Kamron is working in the green energy room here. He had to tweak solar panels so that the maximum amount of energy could be gathered from the sun. In that room the kids also built windmills, placed them in wind tunnels and watched the gauges to see how much energy they could get from them. They also had to build water wheel type things to be placed in a dam that when the maximum amount of energy was produced it would light a tower all the way to the top. So much of this had to do with angles of the various things that it was a nice tie-in to what he is studying in math also.

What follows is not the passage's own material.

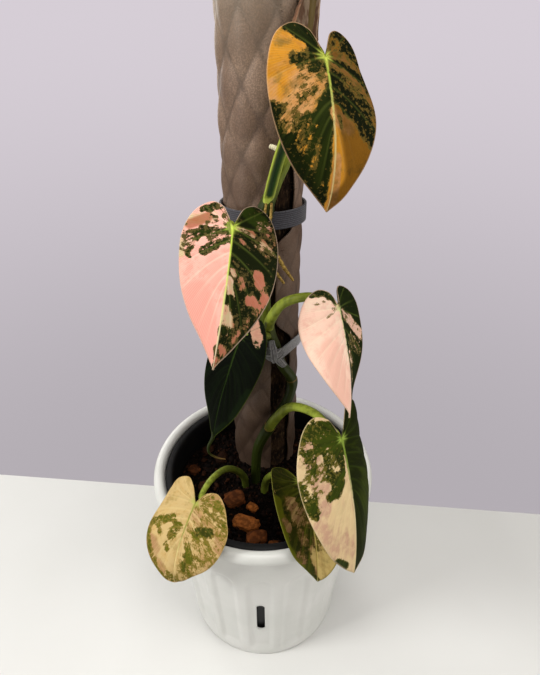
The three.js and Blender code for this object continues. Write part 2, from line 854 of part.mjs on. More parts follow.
function strap({ z, width, tilt, bump }) {
  const count = STRAP_SEGMENTS;
  const points = [];
  const faces = [];
  const corners = [
    [0, -0.5],
    [STRAP_THICKNESS, -0.5],
    [STRAP_THICKNESS, 0.5],
    [0, 0.5],
  ];
  for (let i = 0; i < count; i++) {
    const angle = (360 * i) / count;
    const turn = radians(angle);
    for (const [grow, height] of corners) {
      const radius = strapRadius(angle, STRAP_BORE_RADIUS + grow, bump, grow);
      const rise = Math.tan(radians(tilt)) * radius * Math.cos(turn);
      points.push(
        new THREE.Vector3(
          POLE_AXIS[0] + radius * Math.sin(turn),
          POLE_AXIS[1] - radius * Math.cos(turn),
          z + rise + height * width,
        ),
      );
    }
  }
  for (let i = 0; i < count; i++) {
    const here = i * 4;
    const next = ((i + 1) % count) * 4;
    for (let k = 0; k < 4; k++) {
      const l = (k + 1) % 4;
      faces.push([here + k, next + k, next + l, here + l]);
    }
  }
  return fromFaces(points, faces);
}

// Lower strap with its knot over the stem and the two short ends of the strap.
function strapWithKnot() {
  const knot = new THREE.IcosahedronGeometry(1, 1);
  knot.scale(...KNOT.size);
  knot.rotateY(radians(KNOT.turn));
  knot.translate(...KNOT.at);
  const flat = (share, angle) => 1 / Math.hypot(2.4 * Math.cos(angle), Math.sin(angle));
  let body = asSolid(strap(LOWER_STRAP)).add(asSolid(knot));
  for (const end of STRAP_ENDS) body = body.add(asSolid(rod(end, 8, flat)));
  const room = stemWithRoom();
  return asGeometry(largestBody(body.subtract(room)));
}

// A leaf stalk: it starts in the stem, is cut clear of it, and ends under its blade.
function stalk(index) {
  const { points, radii, groove } = STALKS[index];
  const { point, normal, ahead } = bladeSurface(LEAVES[index])(0, 0);
  const side = new THREE.Vector3().crossVectors(normal, ahead);
  const under = (forward, down) =>
    point.clone().addScaledVector(ahead, forward).addScaledVector(normal, -down).toArray();
  const route = {
    points: [...points, under(-1.5, BLADE_THICKNESS + 2.2), under(3, BLADE_THICKNESS + 1)],
    radii: [...radii, 1.9, 0.9],
  };
  const channel = (share, angle) => {
    const depth = groove * (1 - smooth(share, 0.25, 0.7));
    return 1 - depth * Math.exp(-((Math.min(angle, 2 * Math.PI - angle) / 0.7) ** 2));
  };
  let body = asSolid(rod(route, groove ? 12 : 8, channel));
  body = body.subtract(stemWithRoom());
  for (const sideways of [-GAP, 0, GAP]) {
    const room = blade(LEAVES[index], 5, -BLADE_THICKNESS - GAP);
    body = body.subtract(asSolid(room.translate(...side.clone().multiplyScalar(sideways * 1.4))));
  }
  return asGeometry(largestBody(body));
}

// Dry bract: a pointed papery scoop, open towards the front.
function bract() {
  const scoop = (share, angle) => {
    const open = Math.exp(-((Math.min(angle, 2 * Math.PI - angle) / 1) ** 2));
    return (1 - 0.82 * open) * (0.55 + 0.45 * Math.abs(Math.sin(angle)));
  };
  const body = asSolid(rod(BRACT, 12, scoop));
  const room = asSolid(rod(NEW_LEAF, 8, undefined, GAP));
  const stem = stemWithRoom();
  return asGeometry(largestBody(body.subtract(room).subtract(stem)));
}

function cutClearOfStem(geometry) {
  const stem = stemWithRoom();
  return asGeometry(largestBody(asSolid(geometry).subtract(stem)));
}

// Scene graph
const plant = new THREE.Group();

function place(group, name, geometry, color, roughness) {
  const material = new THREE.MeshStandardMaterial({ color, roughness, metalness: 0 });
  const mesh = new THREE.Mesh(geometry, material);
  mesh.name = name;
  group.add(mesh);
}

const holder = new THREE.Group();
place(holder, "pot_outer", potOuter(), 0xe4e4df, 0.35);
place(holder, "pot_liner", potLiner(), 0x141416, 0.45);
place(holder, "soil", soil(), 0x1a100a, 0.95);
place(holder, "pole_moss", poleMoss(), 0x1c1410, 1);
place(holder, "pole_sheet", poleSheet(), 0x7a6653, 0.6);
place(holder, "band_upper", strap(UPPER_STRAP), 0x3a3840, 0.8);
place(holder, "band_lower", strapWithKnot(), 0x55535a, 0.8);
plant.add(holder);

const growth = new THREE.Group();
place(growth, "stem_main", rod(STEM, 10), 0x4d5a1c, 0.5);
ROOTS.forEach((root, i) => {
  place(growth, `aerial_root_${i + 1}`, cutClearOfStem(rod(root, 6)), 0xa9793e, 0.7);
});
place(growth, "bract", bract(), 0x7b5a41, 0.8);
place(growth, "new_leaf", rod(NEW_LEAF, 8), 0x8a5a3c, 0.5);
LEAVES.forEach((leaf, i) => {
  place(growth, `stalk_${i + 1}`, stalk(i), 0x7c8a25, 0.45);
  place(growth, `leaf_${i + 1}`, blade(leaf, 0, -BLADE_THICKNESS), leaf.color, 0.5);
});
plant.add(growth);

export default plant;
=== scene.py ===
# %% [markdown]
# # A pink philodendron on its pole, in a fluted white pot
#
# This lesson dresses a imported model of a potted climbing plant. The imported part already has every
# piece at its real size, so each step here takes one piece, looks at what the real one is made of,
# and builds a finer mesh and a material for it, in the same place.

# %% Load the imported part
import math
import random

import bmesh
import bpy
import numpy as np
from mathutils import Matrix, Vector, noise


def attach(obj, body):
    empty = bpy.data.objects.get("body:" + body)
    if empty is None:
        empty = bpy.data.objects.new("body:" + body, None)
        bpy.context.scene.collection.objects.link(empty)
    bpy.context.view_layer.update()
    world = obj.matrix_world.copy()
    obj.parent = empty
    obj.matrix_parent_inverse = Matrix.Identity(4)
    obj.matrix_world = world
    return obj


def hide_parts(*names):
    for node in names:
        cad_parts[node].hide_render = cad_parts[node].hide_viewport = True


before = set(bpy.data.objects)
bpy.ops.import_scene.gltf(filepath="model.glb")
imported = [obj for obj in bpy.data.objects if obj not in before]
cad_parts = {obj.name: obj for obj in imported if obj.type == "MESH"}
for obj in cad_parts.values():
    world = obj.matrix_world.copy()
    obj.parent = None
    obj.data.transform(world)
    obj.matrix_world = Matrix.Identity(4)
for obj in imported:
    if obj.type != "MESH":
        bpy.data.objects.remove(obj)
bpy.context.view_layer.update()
print("nodes:", len(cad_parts))

# %% [markdown]
# ## The camera
#
# A phone held above and in front of the plant took the picture. The ellipse of the pot's rim gives
# the pitch of the camera, and the rim's width gives its distance. A phone's main lens is wide, so
# near leaves look larger than far ones, and the lens has to match for the leaves to line up.

# %% Camera
CAMERA_PLACE = (0.0055, -0.2847, 0.4792)
CAMERA_TILT = math.radians(56.02)
CAMERA_LENS = 27.73

camera_data = bpy.data.cameras.new("camera")
camera_data.lens = CAMERA_LENS
camera_data.sensor_width = 36
camera = bpy.data.objects.new("camera", camera_data)
camera.location = CAMERA_PLACE
camera.rotation_euler = (CAMERA_TILT, 0, 0)
bpy.context.scene.collection.objects.link(camera)
bpy.context.scene.camera = camera
bpy.context.scene.view_settings.view_transform = "Standard"
print("camera:", CAMERA_PLACE, "tilt", math.degrees(CAMERA_TILT))

# %% [markdown]
# ## Nodes and meshes
#
# Colours are written as sRGB hex values, because that is what a colour picker shows, and shaders
# want linear light, so one function converts them. A shader is a chain of small nodes. Naming each
# node in full would bury the recipe, so a table gives every kind a plain word, and one function
# adds the node that a word stands for, with its settings and links.

# %% Colours and nodes
MM = 0.001

# What each word adds: the node, its settings, what the given values fill, and the output used.
NODE_WORDS = {
    "blend": ("Mix", {"data_type": "RGBA"}, (0, 6, 7), 2),
    "ease": ("MapRange", {"interpolation_type": "SMOOTHSTEP"}, (0, 1, 2, 3, 4), 0),
    "times": ("Math", {"operation": "MULTIPLY"}, (0, 1), 0),
    "plus": ("Math", {"operation": "ADD"}, (0, 1), 0),
    "minus": ("Math", {"operation": "SUBTRACT"}, (0, 1), 0),
    "larger": ("Math", {"operation": "MAXIMUM"}, (0, 1), 0),
    "sine": ("Math", {"operation": "SINE"}, (0,), 0),
    "number": ("Attribute", {}, ("attribute_name",), "Fac"),
    "vector": ("Attribute", {}, ("attribute_name",), "Vector"),
    "place": ("TexCoord", {}, (), "Object"),
    "direction": ("TexCoord", {}, (), "Generated"),
    "y of": ("SeparateXYZ", {}, (0,), "Y"),
    "z of": ("SeparateXYZ", {}, (0,), "Z"),
    "mapping": ("Mapping", {}, ("Vector", "Scale", "Location"), 0),
    "noise": ("TexNoise", {}, ("Vector", "Scale", "Detail", "Roughness"), "Fac"),
    "bump": ("Bump", {}, ("Height", "Distance", "Strength"), 0),
    "background": ("Background", {}, ("Color", "Strength"), 0),
    "seen": ("LightPath", {}, (), "Is Camera Ray"),
    "either": ("MixShader", {}, (0, 1, 2), 0),
}


def linear(hex_colour):
    """An sRGB hex colour such as "#d5d5cc" as linear red, green, blue and alpha."""
    channels = [int(hex_colour[i : i + 2], 16) / 255 for i in (1, 3, 5)]
    return [c / 12.92 if c <= 0.04045 else ((c + 0.055) / 1.055) ** 2.4 for c in channels] + [1]


def add(tree, word, *values):
    """Adds the node of a word. Each value is a number, a hex colour, a name or another output."""
    kind, settings, filled, output = NODE_WORDS[word]
    node = tree.nodes.new("ShaderNode" + kind)
    for key, value in settings.items():
        setattr(node, key, value)
    for key, value in zip(filled, values):
        if key == "attribute_name":
            node.attribute_name = value
        elif isinstance(value, bpy.types.NodeSocket):
            tree.links.new(value, node.inputs[key])
        else:
            node.inputs[key].default_value = linear(value) if isinstance(value, str) else value
    return node.outputs[output]


print("words for nodes:", ", ".join(NODE_WORDS))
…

I had an interesting question I had never had before as a homeschooling Mom. I was talking to a mom and when she found out I was pregnant with my sixth and I homeschooled she asked, "So are you just hoping they turn out?" As always the perfect answer didn't come right then, I said something about not going on a hope, but I was pretty sure everything would turn out alright. As I thought about it later I have to wonder who is going more on hope-the parent who turns the child over to another adult, because that is the adult assigned to them and that adult is supposed to follow somebodies goals-not the parent's goals, not the adult's goals-just somebodies that have come down to the adult in some almost unknown fashion, and doing this six hours a day, nine months a year is what will help make these kids alright. Hopefully. Or is the child more likely to turn out alright when under the direction of a self-sacrificing parent who is constantly monitoring the growth of character, knowledge and skills and tieing them into the goals the parent has for that child and the goals that child has for himself? The second scenario may have hope involved, but it certainly has more hard work and careful thought than the first. In either case there are no guarantees, but I think in most cases the degree of parental involvement and child's ability to have a say in where he wants to go in life will bring more growth towards positive ends than another scenario.